This article is part of our #FirstWord series to provide context on trending news.
In scenes reminiscent of 2014 when the then opposition party, Action Congress of Nigeria (ACN) merged with the new Peoples Democratic Party (nPDP), Congress for Progressive Change (CPC), and a faction of the All Progressives Grand Alliance (APGA) to form the All Progressives Congress (APC), another grand alliance has been created ahead of the 2019 elections.
This alliance, named the Coalition of United Political Party (CUPP), was the result of deliberations between the PDP, the Reformed-APC faction of mostly former nPDP members, as well as 36 other political parties that include the Obasanjo-backed Movement for Nigeria which adopted the African Democratic Congress as it's party. The group signed a memorandum of understanding in which they pledged to work together to unseat the Buhari-led APC government.
The Fine Print
Technically, this is an alliance and not a new political party.
Each political party will retain its unique slogan, emblem, logo, and identity. What they have signed is an agreement to work together to defeat the ruling party. The major decision, however, is their agreement to field consensus candidates at the state and local government levels, as well as a single presidential candidate in 2019. This would reduce vote-splitting and give PDP candidates like former Vice-President Atiku Abubakar a better chance of winning.
The Numbers Game
The states that make up the R-APC group are unclear according to various news reports. However, certain states that were instrumental to the APC wave in 2015 such as Sokoto, Kwara, Gombe, Kogi, Nasarawa and Plateau are among those that have repeatedly been mentioned as moving to the PDP.
The immediate consequence of such an action remains the control of the Senate and House of Representatives. Many leaders of the alliance are confident of the upcoming mass defections in both chambers of the National Assembly. While the PDP (125 reps) has to gain over a 100 representatives to take control of the House from the APC (225 reps), the Senate is much closer. The APC has 60 Senators to the PDP's 49, and if all the Senators from the states mentioned earlier, then control of the chamber could change hands. It is similar to 2014 when then-Speaker Aminu Tambuwal retained control of the House since he and many PDP members moved to the APC and still maintained the majority. Perhaps tellingly, both Speaker Yakubu Dogara and Senate President Bukola Saraki have often been mentioned as members of the R-APC group.
The Big Picture
The real question is how will this affect 2019 elections.

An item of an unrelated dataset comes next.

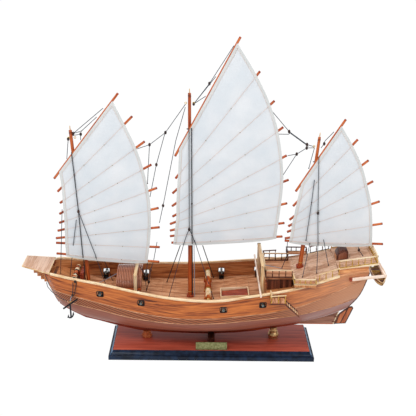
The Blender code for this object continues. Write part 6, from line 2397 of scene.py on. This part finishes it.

APC had the herculean task of uniting different ambitions and parties, a task it performed quite credibly and led to Buhari winning the primary and then defeating President Jonathan in the general elections. The CUPP will deal with not just confirmed PDP candidates like Atiku, Shekarau, Fayose and Makarfi, but also rumoured candidates that might be joining such as Senate President Saraki, Governor Tambuwal and Senator Kwankwaso. It will also have to allocate states and structures ahead of the 2019 campaign.
For the APC's part, they have stated their hesitation to respond without seeing the details of the memorandum signed. Initial indications are that the party will sue for trademark violation. While officials are confident of retaining members and surviving the latest challenge to their party, the situation seems more of a problem for the recently inaugurated Oshiomhole-led National Working Committee of the APC. What remains to be seen is if Nigerians will decide to stick with the party they supported in the last election, or go with yet another mega opposition alliance with the sole aim of electoral victory.
We know the choice Nigerians made between the PDP and the new APC Will lightning strike twice?